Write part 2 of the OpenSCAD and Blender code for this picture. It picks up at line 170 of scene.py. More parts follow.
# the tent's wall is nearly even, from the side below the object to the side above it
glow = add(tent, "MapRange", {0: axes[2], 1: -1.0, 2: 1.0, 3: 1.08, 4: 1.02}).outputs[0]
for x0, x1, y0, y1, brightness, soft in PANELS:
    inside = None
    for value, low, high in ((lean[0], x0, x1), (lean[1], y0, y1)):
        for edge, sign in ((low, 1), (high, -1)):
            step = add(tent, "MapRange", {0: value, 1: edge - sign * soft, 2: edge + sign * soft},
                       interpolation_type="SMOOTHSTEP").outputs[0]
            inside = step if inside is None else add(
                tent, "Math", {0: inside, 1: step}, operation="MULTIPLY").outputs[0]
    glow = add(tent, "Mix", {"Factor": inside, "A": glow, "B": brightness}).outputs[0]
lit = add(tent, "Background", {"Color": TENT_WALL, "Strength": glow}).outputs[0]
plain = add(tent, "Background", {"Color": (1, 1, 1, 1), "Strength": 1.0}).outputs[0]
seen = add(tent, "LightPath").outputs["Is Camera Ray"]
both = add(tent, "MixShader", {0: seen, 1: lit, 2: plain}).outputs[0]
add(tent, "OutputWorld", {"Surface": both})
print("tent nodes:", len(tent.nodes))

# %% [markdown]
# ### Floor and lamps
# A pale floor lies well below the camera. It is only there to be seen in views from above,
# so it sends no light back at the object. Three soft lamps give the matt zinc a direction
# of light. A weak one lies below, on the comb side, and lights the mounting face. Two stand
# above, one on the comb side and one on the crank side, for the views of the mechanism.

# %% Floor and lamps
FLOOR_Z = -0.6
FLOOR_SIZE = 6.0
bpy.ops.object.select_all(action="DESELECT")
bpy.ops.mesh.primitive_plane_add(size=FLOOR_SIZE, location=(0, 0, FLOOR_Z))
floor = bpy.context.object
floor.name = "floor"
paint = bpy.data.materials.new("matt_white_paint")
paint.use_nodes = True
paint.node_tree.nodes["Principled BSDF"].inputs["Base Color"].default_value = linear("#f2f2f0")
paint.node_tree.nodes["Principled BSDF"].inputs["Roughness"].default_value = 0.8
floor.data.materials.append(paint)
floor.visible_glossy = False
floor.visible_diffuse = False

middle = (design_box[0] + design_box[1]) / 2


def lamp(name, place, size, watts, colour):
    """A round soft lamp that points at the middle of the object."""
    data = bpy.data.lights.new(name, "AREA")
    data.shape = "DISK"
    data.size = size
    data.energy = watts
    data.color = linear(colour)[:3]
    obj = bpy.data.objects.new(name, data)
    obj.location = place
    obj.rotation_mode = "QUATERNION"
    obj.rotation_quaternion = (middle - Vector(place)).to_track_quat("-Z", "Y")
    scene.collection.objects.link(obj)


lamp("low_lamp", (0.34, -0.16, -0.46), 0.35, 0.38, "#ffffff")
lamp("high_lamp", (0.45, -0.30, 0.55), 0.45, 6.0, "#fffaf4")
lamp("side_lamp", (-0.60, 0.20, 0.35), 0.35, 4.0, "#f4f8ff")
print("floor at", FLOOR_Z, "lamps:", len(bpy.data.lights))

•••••

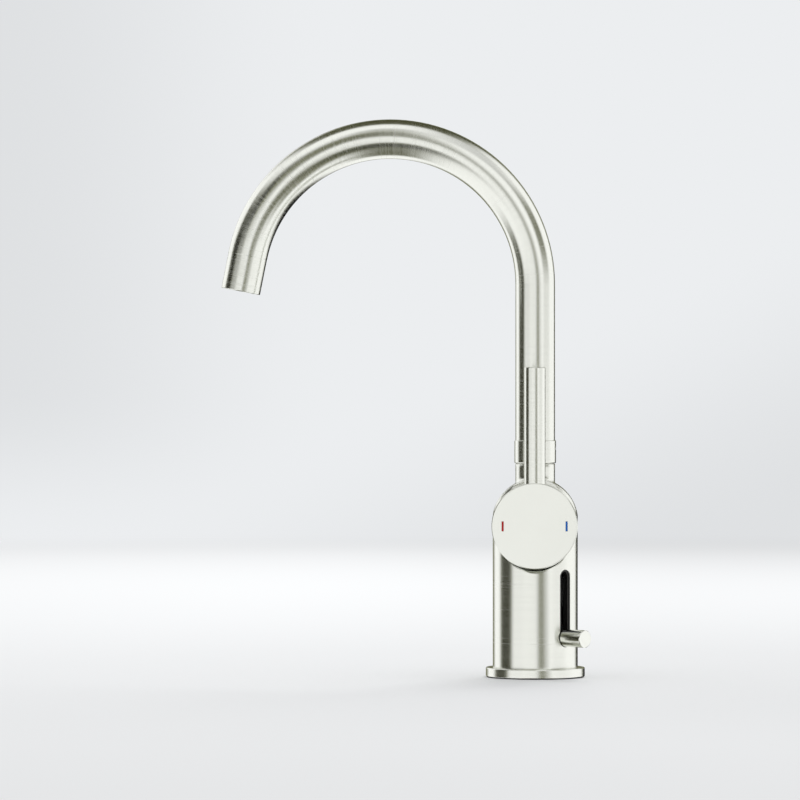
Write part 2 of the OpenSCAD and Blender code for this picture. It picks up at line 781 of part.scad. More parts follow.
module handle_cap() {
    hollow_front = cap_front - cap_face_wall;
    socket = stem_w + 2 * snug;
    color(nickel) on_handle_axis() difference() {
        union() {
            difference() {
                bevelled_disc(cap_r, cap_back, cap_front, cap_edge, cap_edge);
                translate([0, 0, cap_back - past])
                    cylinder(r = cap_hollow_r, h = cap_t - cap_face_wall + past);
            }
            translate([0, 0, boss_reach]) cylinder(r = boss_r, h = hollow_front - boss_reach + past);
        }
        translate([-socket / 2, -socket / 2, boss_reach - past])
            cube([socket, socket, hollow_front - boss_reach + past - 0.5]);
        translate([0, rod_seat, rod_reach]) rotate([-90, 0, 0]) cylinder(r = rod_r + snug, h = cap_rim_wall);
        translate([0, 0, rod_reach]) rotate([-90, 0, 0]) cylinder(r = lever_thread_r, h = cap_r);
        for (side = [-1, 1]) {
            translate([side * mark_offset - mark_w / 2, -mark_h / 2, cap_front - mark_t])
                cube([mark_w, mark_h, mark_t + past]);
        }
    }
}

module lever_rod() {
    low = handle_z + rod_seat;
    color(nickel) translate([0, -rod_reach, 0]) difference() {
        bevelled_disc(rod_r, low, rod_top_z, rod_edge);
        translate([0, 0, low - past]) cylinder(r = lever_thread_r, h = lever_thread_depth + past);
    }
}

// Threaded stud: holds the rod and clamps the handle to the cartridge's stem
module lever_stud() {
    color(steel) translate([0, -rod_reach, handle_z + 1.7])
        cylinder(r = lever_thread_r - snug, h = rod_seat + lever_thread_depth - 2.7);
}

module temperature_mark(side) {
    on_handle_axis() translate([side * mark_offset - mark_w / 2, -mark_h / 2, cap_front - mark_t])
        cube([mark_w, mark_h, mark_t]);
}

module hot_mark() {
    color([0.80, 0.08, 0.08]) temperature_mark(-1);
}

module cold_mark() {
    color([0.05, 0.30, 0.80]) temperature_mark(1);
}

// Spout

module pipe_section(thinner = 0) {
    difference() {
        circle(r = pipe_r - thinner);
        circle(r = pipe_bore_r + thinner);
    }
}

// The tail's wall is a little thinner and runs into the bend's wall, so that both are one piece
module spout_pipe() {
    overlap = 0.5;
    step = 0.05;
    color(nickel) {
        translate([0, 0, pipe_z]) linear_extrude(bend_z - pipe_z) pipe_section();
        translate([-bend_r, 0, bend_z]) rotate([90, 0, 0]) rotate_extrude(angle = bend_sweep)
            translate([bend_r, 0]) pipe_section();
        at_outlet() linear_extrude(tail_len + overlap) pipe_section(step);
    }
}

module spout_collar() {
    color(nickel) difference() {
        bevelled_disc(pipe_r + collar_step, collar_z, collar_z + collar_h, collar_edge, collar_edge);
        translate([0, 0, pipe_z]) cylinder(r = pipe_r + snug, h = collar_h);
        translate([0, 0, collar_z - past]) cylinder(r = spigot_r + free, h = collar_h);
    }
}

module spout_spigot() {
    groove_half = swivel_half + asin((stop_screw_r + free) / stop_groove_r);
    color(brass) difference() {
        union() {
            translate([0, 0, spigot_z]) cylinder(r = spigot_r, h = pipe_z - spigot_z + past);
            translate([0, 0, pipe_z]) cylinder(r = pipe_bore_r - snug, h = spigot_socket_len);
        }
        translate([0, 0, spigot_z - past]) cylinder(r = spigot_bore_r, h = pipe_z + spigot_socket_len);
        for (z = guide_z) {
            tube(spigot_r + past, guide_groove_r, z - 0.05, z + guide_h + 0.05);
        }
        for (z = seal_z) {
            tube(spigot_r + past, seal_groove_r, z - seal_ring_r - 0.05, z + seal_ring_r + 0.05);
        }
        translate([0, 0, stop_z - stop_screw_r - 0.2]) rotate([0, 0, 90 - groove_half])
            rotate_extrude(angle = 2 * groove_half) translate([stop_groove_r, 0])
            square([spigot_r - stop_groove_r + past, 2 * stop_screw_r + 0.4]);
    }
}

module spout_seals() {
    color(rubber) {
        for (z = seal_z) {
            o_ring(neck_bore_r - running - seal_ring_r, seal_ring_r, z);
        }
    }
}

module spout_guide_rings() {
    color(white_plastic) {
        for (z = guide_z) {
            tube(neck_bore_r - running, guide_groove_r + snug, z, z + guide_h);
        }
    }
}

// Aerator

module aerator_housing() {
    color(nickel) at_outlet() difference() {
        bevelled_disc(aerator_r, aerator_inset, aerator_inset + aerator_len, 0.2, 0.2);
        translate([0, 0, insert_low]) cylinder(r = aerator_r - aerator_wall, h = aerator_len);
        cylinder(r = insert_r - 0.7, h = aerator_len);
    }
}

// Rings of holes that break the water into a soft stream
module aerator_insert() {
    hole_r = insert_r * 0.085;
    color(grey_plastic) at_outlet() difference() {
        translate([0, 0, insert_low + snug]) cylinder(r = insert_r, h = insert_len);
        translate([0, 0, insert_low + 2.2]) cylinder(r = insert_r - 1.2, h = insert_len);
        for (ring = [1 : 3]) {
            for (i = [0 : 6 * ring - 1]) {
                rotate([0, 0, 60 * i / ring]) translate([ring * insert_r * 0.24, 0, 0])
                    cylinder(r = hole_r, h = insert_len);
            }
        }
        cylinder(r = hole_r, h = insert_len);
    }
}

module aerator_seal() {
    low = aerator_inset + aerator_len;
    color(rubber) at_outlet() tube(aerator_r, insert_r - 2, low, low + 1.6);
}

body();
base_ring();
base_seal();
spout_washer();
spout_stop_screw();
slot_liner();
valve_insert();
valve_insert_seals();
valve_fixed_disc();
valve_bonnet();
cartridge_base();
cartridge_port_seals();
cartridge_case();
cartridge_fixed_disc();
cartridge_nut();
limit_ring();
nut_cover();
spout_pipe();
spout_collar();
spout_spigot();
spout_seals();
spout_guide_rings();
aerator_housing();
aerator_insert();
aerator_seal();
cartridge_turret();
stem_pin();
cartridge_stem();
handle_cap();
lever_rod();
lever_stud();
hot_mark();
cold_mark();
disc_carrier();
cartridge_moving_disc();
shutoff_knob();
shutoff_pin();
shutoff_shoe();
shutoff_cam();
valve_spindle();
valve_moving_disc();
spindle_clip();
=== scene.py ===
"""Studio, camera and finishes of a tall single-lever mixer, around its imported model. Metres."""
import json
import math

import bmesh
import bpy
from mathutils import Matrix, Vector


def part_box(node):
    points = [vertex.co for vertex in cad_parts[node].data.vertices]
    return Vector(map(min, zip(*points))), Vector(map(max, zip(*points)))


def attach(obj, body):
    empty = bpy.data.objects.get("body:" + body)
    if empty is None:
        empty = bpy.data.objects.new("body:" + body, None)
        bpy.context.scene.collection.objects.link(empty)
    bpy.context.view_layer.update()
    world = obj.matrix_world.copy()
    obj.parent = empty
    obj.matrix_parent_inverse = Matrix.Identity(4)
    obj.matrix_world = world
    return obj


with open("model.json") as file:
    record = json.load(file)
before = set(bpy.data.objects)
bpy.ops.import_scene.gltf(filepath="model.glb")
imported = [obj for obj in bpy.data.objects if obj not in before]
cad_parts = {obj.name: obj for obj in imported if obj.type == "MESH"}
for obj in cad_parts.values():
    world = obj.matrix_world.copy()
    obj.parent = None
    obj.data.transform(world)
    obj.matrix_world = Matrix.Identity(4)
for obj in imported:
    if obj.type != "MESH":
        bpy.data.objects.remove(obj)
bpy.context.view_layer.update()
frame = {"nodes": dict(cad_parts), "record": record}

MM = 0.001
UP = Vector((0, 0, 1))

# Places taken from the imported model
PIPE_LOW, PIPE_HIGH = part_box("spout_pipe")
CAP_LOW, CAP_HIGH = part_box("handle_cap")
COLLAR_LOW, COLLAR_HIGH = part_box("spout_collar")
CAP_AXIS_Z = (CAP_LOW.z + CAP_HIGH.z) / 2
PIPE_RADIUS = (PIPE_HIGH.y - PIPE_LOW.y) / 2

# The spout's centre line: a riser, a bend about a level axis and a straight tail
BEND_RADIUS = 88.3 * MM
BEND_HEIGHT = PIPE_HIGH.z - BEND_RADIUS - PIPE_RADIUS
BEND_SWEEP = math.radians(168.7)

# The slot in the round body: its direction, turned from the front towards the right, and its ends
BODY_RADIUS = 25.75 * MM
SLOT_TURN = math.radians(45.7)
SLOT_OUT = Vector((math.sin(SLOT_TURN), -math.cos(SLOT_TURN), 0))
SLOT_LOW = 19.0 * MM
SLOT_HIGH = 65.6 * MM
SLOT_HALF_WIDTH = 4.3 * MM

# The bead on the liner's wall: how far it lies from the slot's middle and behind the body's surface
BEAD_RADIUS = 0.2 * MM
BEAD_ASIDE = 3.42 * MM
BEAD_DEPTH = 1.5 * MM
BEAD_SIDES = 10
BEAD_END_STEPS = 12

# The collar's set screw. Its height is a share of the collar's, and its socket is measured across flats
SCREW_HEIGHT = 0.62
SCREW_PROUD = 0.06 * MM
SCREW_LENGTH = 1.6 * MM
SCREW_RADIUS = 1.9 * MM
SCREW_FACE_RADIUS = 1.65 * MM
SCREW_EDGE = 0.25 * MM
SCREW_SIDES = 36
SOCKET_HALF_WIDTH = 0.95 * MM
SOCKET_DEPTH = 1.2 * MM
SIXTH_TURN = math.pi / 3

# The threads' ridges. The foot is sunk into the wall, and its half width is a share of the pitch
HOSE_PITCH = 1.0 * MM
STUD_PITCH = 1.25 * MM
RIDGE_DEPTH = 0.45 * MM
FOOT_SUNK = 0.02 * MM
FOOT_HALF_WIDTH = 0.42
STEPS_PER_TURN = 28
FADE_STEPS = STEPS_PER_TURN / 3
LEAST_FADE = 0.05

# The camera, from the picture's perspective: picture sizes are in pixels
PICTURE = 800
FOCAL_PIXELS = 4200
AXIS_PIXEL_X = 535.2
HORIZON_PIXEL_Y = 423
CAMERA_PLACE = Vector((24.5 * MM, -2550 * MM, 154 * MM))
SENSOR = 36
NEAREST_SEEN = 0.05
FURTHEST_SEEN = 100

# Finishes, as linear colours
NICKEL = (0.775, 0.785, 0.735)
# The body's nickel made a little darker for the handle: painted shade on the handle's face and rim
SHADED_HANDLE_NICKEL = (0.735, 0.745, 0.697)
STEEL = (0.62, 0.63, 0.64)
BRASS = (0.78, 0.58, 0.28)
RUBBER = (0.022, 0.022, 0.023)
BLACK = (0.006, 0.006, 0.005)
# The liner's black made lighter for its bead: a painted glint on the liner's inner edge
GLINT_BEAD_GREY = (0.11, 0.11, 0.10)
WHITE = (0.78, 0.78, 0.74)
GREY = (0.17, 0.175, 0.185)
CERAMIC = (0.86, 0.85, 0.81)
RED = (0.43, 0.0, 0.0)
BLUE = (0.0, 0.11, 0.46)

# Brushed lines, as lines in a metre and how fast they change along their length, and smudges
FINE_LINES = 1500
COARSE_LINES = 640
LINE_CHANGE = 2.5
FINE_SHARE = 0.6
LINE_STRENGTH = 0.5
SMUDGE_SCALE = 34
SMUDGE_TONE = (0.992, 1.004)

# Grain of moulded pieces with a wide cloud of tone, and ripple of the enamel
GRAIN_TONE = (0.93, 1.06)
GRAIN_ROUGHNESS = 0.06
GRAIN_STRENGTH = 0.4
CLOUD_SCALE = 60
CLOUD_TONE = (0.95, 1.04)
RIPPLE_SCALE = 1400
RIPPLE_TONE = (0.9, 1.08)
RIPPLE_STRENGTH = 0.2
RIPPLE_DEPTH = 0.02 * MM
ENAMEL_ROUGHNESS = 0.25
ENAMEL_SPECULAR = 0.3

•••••

PROMPT:
Print exactly the lines above from the one with "record = json.load(file)" to the one with "UP = Vector((0, 0, 1))", including both.

RESULT OF THE TASK:
    record = json.load(file)
before = set(bpy.data.objects)
bpy.ops.import_scene.gltf(filepath="model.glb")
imported = [obj for obj in bpy.data.objects if obj not in before]
cad_parts = {obj.name: obj for obj in imported if obj.type == "MESH"}
for obj in cad_parts.values():
    world = obj.matrix_world.copy()
    obj.parent = None
    obj.data.transform(world)
    obj.matrix_world = Matrix.Identity(4)
for obj in imported:
    if obj.type != "MESH":
        bpy.data.objects.remove(obj)
bpy.context.view_layer.update()
frame = {"nodes": dict(cad_parts), "record": record}

MM = 0.001
UP = Vector((0, 0, 1))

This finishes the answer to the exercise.